England’s hospitals now have more Covid-19 patients than during April’s first-wave peak as a health boss warned doctors and nurses are “back in the eye of the storm.”
NHS England figures show there were 20,426 patients in NHS hospitals in England as of 8am on Monday, compared to the 18,974 patients recorded on April 12.
The number of further lab-confirmed cases of coronavirus recorded in a single day in the UK also hit a new high of 41,385 as of 9am Monday, rising above 40,000 for the first time, according to Government figures.
Cases figures do not include information from Scotland and Northern Ireland, which did not report data between December 24 and 28, meaning the true number is even higher.
“And now again we are back in the eye of the storm with a second wave of coronavirus sweeping Europe and, indeed, this country.”
He said a “chink of hope” lay in the various Covid-19 vaccines, with the Oxford/AstraZeneca jab expected to be approved imminently by the Medicines and Healthcare products Regulatory Agency, according to reports.
Sir Simon said: “We think that by late spring with vaccine supplies continuing to come on stream we will have been able to offer all vulnerable people across this country Covid vaccination.
“That perhaps provides the biggest chink of hope for the year ahead.”
But the current vaccination target will have to be doubled to two million jabs a week to avoid a third wave of the virus, according to a projection from a London School of Hygiene and Tropical Medicine paper reported by the Telegraph.
It comes as hospitals struggle to cope with the surge in coronavirus patients, while trusts have been told to begin planning for the use of Nightingale hospitals.
Dr Yvonne Doyle, medical director at Public Health England, said: “This very high level of infection is of growing concern at a time when our hospitals are at their most vulnerable, with new admissions rising in many regions.”

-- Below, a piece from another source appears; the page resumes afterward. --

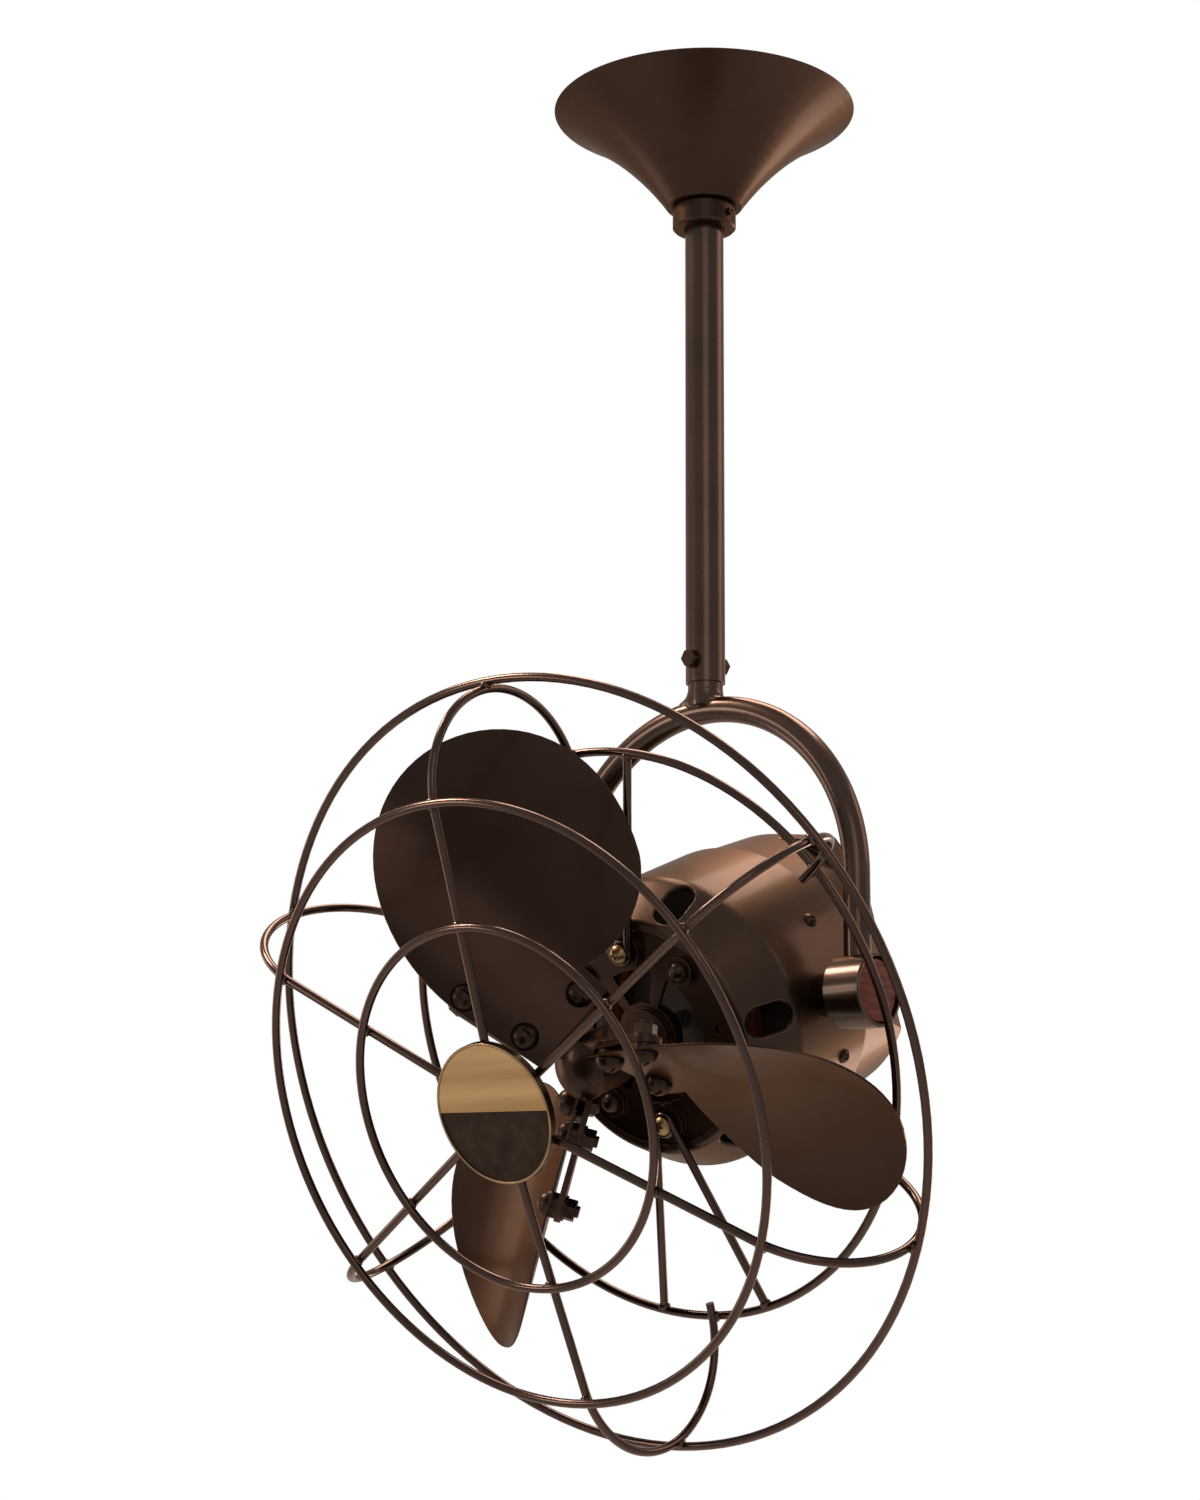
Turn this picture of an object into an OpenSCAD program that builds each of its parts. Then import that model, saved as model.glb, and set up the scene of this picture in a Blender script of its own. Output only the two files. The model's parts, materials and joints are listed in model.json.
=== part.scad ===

Saffron Cordery, deputy chief executive of NHS Providers, said some trusts are reporting up to three times the number of Covid patients than at the peak of the first wave.
“This means hospitals and also ambulance services in Tier 4 areas and beyond are incredibly busy, compounded by increasing staff absences due to illness and the need to self-isolate,” she said.
Dr Nick Scriven, immediate past president of the Society for Acute Medicine, called the trend “extremely worrying” and said “systems will again be stretched to the limit”.
Paramedics in the capital are receiving support from other ambulance services in the South as they receive up to 8,000 999 calls each day.
London Ambulance Service described Boxing Day as one its “busiest ever days”, with 7,918 callouts – up more than 2,500 on the 5,217 received on the same day last year.
Medics remained busier than usual on Sunday, with 7,111 calls, compared with 5,411 on December 27 2019.
The South Central Ambulance Service (SCAS) said it is “prewarning” the military and fire service that paramedics may need help after an average increase of 10% in 999 calls over the Christmas period and a threefold increase in 111 calls, along with a 60-70% increase in absence rates with staff symptomatic or self-isolating.
Meanwhile, an outbreak of further positive Covid-19 cases at Manchester City led to their Premier League trip to Everton being postponed just four hours before kick-off on Monday night.
More than six million people in east and south-east England went into the highest level of restrictions on Saturday, which now affects 24 million people representing 43% of the population.
Lockdown measures are also in place across the other three home nations, after mainland Scotland entered Level 4 restrictions from Saturday for three weeks, and a similar stay-at-home order is also in place in Wales.
Northern Ireland has also entered a new six-week lockdown, and the first week measures are the toughest yet, with a form of curfew in operation from 8pm, shops closed from that time and all indoor and outdoor gatherings prohibited until 6am.